=== Data provided ===
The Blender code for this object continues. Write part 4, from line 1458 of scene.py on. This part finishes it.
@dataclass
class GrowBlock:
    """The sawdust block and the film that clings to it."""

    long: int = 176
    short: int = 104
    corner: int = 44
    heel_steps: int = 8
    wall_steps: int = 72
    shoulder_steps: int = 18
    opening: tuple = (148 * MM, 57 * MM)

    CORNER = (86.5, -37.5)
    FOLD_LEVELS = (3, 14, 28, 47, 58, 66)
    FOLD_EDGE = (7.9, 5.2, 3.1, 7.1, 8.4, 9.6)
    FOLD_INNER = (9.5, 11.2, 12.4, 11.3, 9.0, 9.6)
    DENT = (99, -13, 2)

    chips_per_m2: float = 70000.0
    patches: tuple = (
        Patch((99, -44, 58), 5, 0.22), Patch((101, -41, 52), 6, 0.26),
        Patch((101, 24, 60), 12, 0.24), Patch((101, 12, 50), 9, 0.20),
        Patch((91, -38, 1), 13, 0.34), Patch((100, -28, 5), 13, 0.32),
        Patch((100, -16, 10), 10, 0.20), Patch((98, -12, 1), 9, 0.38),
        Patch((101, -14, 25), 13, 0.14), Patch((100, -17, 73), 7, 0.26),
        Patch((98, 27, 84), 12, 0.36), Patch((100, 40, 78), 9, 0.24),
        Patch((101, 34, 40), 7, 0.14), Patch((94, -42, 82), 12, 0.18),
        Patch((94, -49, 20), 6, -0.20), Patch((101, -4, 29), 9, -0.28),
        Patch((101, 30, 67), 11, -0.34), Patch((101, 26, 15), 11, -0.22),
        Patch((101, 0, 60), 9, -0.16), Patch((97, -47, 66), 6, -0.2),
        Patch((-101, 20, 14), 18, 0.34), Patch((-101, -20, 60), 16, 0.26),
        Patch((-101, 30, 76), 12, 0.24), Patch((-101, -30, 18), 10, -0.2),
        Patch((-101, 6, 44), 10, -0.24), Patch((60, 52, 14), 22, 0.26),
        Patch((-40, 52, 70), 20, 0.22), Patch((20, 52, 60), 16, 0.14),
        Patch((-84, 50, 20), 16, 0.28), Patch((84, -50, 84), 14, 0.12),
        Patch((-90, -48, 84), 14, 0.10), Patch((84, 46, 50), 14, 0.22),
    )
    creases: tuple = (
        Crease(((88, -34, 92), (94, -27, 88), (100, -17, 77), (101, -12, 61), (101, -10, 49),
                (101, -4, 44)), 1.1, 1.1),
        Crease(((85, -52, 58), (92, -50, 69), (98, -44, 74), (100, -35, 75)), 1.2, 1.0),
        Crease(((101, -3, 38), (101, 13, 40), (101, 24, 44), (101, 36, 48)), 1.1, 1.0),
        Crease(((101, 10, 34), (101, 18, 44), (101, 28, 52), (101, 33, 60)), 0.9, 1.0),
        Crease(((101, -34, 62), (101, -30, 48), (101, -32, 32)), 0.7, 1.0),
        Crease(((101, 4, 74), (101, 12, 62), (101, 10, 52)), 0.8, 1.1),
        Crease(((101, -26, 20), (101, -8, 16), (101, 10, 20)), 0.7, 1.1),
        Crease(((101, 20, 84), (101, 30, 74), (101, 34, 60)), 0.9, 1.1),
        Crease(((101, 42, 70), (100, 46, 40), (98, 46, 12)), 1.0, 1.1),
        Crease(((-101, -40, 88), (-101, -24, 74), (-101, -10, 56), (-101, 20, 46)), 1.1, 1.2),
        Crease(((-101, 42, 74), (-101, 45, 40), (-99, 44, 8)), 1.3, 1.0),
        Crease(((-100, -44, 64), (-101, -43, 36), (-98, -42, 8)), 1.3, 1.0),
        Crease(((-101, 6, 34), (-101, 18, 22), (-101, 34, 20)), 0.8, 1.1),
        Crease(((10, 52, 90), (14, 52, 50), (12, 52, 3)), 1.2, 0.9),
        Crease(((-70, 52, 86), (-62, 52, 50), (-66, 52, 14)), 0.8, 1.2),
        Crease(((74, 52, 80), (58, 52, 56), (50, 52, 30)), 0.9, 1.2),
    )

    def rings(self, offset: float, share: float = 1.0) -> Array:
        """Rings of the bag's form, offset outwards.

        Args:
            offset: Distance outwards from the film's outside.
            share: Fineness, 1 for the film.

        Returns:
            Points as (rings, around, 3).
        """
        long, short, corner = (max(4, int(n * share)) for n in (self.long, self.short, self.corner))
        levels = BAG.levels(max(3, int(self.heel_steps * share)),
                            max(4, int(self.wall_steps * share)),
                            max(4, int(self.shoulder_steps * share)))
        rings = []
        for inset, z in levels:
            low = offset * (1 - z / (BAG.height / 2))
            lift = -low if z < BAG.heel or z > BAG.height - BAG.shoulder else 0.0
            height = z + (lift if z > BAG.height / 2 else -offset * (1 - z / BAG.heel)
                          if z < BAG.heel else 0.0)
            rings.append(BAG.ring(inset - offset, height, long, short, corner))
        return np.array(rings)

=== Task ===
Tally up the lines holding the string "from" in this listing, and report the total alone.

=== Expected answer ===
2